De-cluttering is something we should be doing regularly in any case as it can be overwhelming, physically and emotionally. Do you really need – or use – all those clothes and shoes crammed in your closets? Start giving away some of your jewelry to your children and grandchildren. If you have artworks and antiques, take photos of each and ask your children if they would like to have any of those.

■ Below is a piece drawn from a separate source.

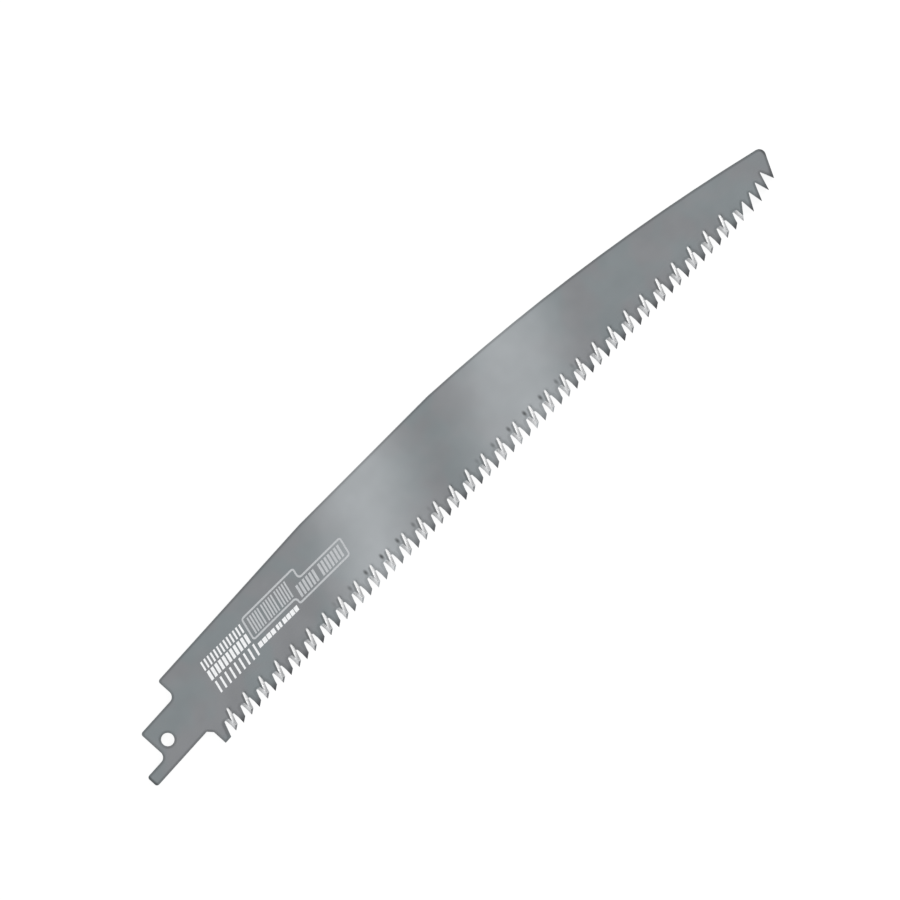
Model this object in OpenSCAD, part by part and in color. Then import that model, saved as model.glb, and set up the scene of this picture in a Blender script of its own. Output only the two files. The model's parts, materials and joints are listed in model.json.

When our children were children, we asked them to look around and tell us what they would like to inherit from us. My 10-year-old son piped up, “I want the TV.” (It was a black and white 20 inch screen. Today he has a 60-inch wall-mounted screen and I have no idea how to turn it on.) Friends tell me that their children don’t want any of their possessions – they already have what they want and, besides, their tastes are different. In which case, get an appraisal and keep only what “sparks joy,” as Marie Kondo says. Otherwise, everything goes to an estate sale when you’re gone, appraisals have to be made, and there will be costs attached to their disposal. You can also, and should, give to friends pieces they have admired. The rest can go to charity, if in good condition, or trash.

Whatever you do, allow yourself a couple of hours for going through photos and souvenirs. It’s easy to spend a whole day poring over memories.

Having done all these, you will be more self-aware, you know what your assets are, you know what you can leave to your children, and you can now spend what you wish on yourself knowing that your will Is done, and you will be done. So live it up and enjoy today, you have planned well for tomorrow.